While protozoa infection is negatively associated with allergic sensitization in general, infection with geohelminths are associated with a lower risk of polysensitization in schoolchildren - News from the DASH study

Inconsistent data exist regarding the influence of parasitic infection on the prevalence of allergic sensitization and allergies. In the Disease, Activity and Schoolchildren's Health (DASH) study, Swiss and South African researchers have therefore performed a cross-sectional study in 587 schoolchildren aged 8-12 years in Gqeberha (formerly Port Elizabeth), South Africa, in June 2016. Participants were screened for reactivity to common allergens by skin prick tests and for parasitic infections by stool tests. Additionally, questionnaires were completed to record allergic symptoms the children may have experienced.

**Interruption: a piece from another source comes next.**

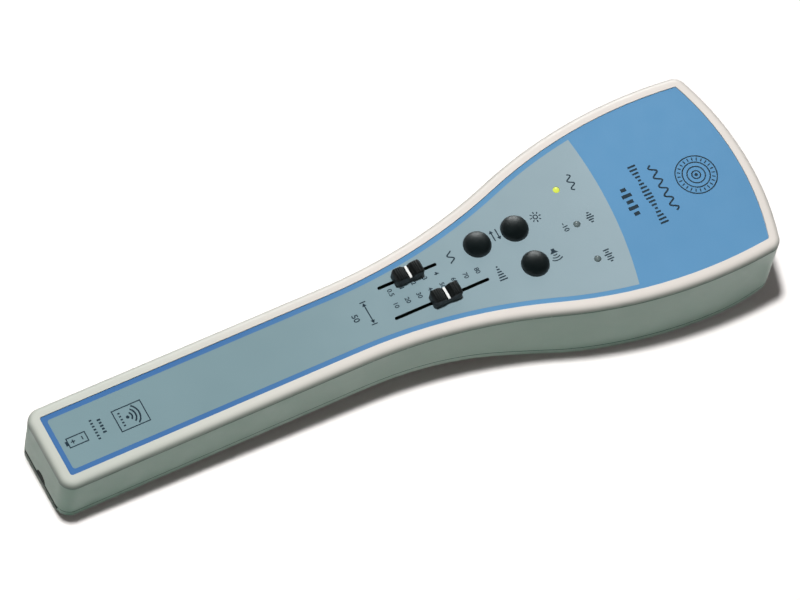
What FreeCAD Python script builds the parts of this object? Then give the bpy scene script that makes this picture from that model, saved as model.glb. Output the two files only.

A positive skin prick test was found in 237 children (40.4%), about one third of whom were polysensitized. Sensitizations were most frequently detected against the house dust mites Dermatophagoides spp. (31.9%) and Blomia tropicalis (21.0%). Infections with geohelminths (Ascaris lumbricoides, Trichuris trichiura) were found in 26.8% and protozoan infections in 13.9% (Gardia lamblia, Cryptosporidia spp.) of all study participants. Of note, further analyses revealed significant negative associations between parasite infection and sensitization to Blomia tropicalis (OR: 0.54, 95% CI 0.33-0.88, p=0.01) and to Dermatophagoides spp. (OR 0.64, 95% CI 0.43-0.95, p=0.03). Moreover, while geohelminth infections were associated with a reduced risk of polysensitization (OR 0.47, 95% CI 0.25-0.86, p=0.014), protozoa infection protected against allergic sensitization in general (OR 0.44, 95% CI 0.22-0.88, p=0.02). However, whereas reported respiratory symptoms were significantly associated with house dust mites sensitization (ORs 2.48-1.54), only protozoan infection was associated with a reduced risk of dyspnea at rest (OR 0.30, 95% CI 0.10-0.85, p=0.02).

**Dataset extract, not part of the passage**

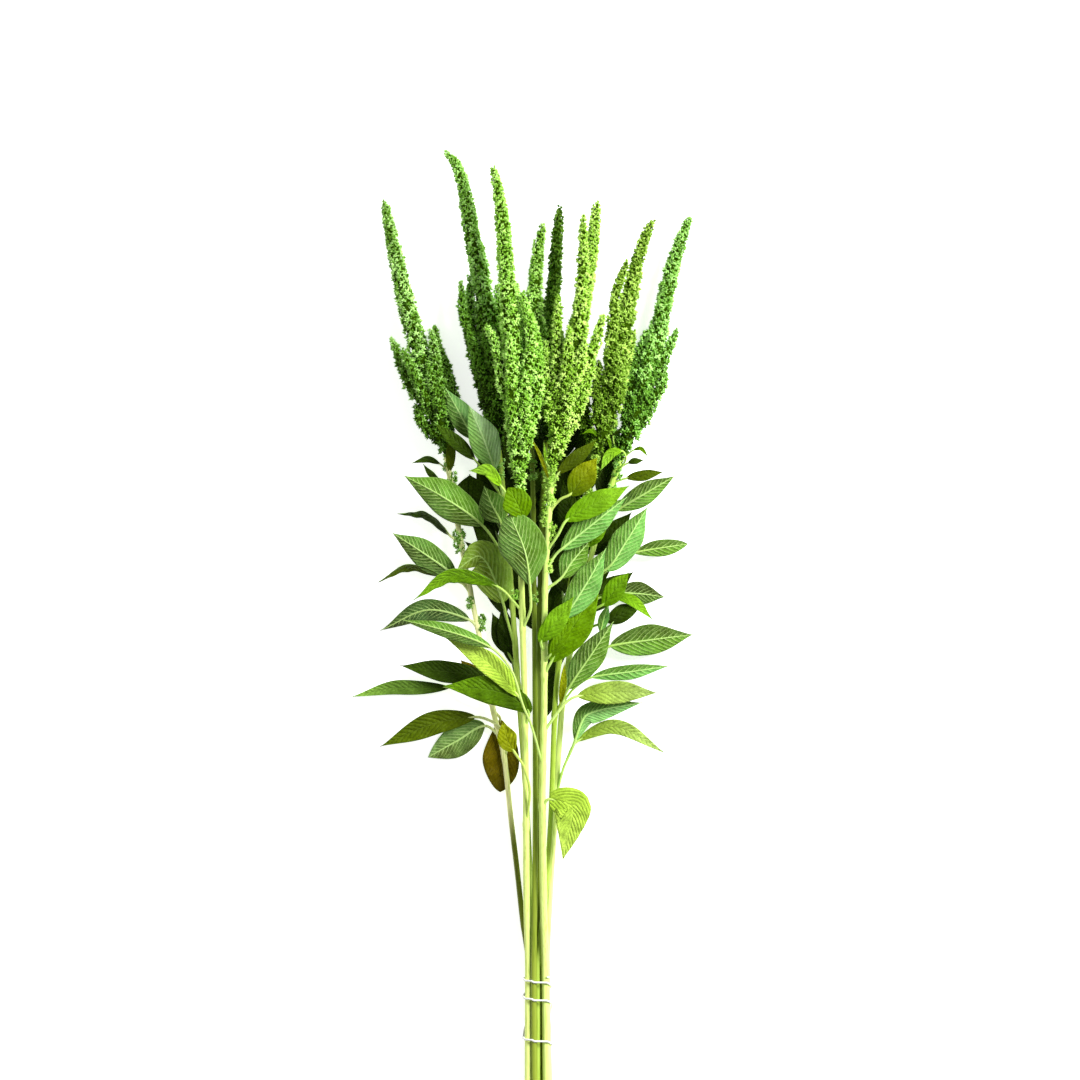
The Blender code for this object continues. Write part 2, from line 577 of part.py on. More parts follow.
def main():
    for old in list(bpy.data.objects):
        bpy.data.objects.remove(old)
    stalk_green = material("stalk_green", (0.36, 0.52, 0.10), 0.55)
    head_green = material("head_green", (0.25, 0.42, 0.06), 0.85)
    band_white = material("band_white", (0.86, 0.87, 0.86), 0.5)
    for number in STEMS:
        meshes = [stem_mesh(number)]
        meshes += [leaf_mesh(number, leaf) for leaf in LEAVES[number]]
        fuse(f"stalk_{number}", meshes, stalk_green)
    for number in HEADS:
        fuse(f"head_{number}", head_meshes(number), head_green)
    fuse("binding_band", [band_mesh()], band_white)


if __name__ == "__main__":
    main()
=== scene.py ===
# %% [markdown]
# # A tied bunch of green amaranth
# Amaranth is cut as long leafy stalks, each topped by an upright seed head that is packed with tiny
# green florets. Eight stalks are held near their cut ends by one white elastic. The bunch lies on
# its back here, because a cut bunch has nothing to stand on. The solid model gives every stalk,
# head and the band its true place, and this script dresses each of them in turn.

# %% Load the solid model
import functools
import math

import bpy
import numpy as np
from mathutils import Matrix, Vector


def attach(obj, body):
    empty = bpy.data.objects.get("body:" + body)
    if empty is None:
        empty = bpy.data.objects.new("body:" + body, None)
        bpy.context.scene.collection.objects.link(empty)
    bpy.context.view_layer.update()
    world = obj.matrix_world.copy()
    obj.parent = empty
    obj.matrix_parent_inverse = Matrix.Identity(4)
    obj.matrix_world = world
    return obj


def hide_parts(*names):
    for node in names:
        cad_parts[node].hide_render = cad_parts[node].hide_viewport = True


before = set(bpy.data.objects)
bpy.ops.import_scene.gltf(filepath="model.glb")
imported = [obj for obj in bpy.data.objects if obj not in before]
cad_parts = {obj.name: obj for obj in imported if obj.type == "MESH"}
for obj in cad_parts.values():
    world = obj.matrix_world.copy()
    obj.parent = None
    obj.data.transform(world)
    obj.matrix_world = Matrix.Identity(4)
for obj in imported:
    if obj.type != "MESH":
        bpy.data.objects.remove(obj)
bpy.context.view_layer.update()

# %% [markdown]
# Work that repeats should give the same result each run, so every random draw comes from one
# generator with a fixed seed. A few short helpers follow, each for something that many cells need.

# %% A seeded generator, and helpers for picking and placing
rng = np.random.default_rng(8)
MM = 0.001
TURN = 2 * math.pi
# Nothing may dip below the floor that the bunch lies on
LOWEST = 0.1 * MM


def choose(*bodies):
    """Operators act on all that is selected, so only these are left selected, the first active."""
    bpy.ops.object.select_all(action="DESELECT")
    for body in bodies:
        body.select_set(True)
    if bodies:
        bpy.context.view_layer.objects.active = bodies[0]


def named(name):
    """The active object, such as the one just added, with its name."""
    bpy.context.object.name = name
    return bpy.context.object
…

Taken together, these interesting new findings suggest that helminth infections are associated with a reduced risk of polysensitization while protozoan infection generally protects against allergic sensitization. Brandt and colleagues therefore conclude that the diverse effects of these parasitic infections on sensitization to house dust mites, on polysensitization and on sensitization in general, may provide interesting approaches for allergy prevention. This study was supported by grants of the Freiwillige Akademische Gesellschaft, Basel, Switzerland, and Mundipharma Medical Company, Basel, Switzerland, handed over to Oliver Brandt. The detailed research results are published in Clinical & Experimental Allergy :

Brandt, O., Wegenstein, B., Müller, I., Smith, D., Nqweniso, S., Adams, L., Müller, S., du Randt, R., Pühse, U., Gerber, M., Navarini, A., Utzinger, J., Labhardt, N. D., Schindler, C. and Walter, C. (2022) “Association between allergic sensitization and intestinal parasite infection in schoolchildren in Gqeberha, South Africa”, Clinical & Experimental Allergy. Wiley, Doi:10.1111/cea.14100.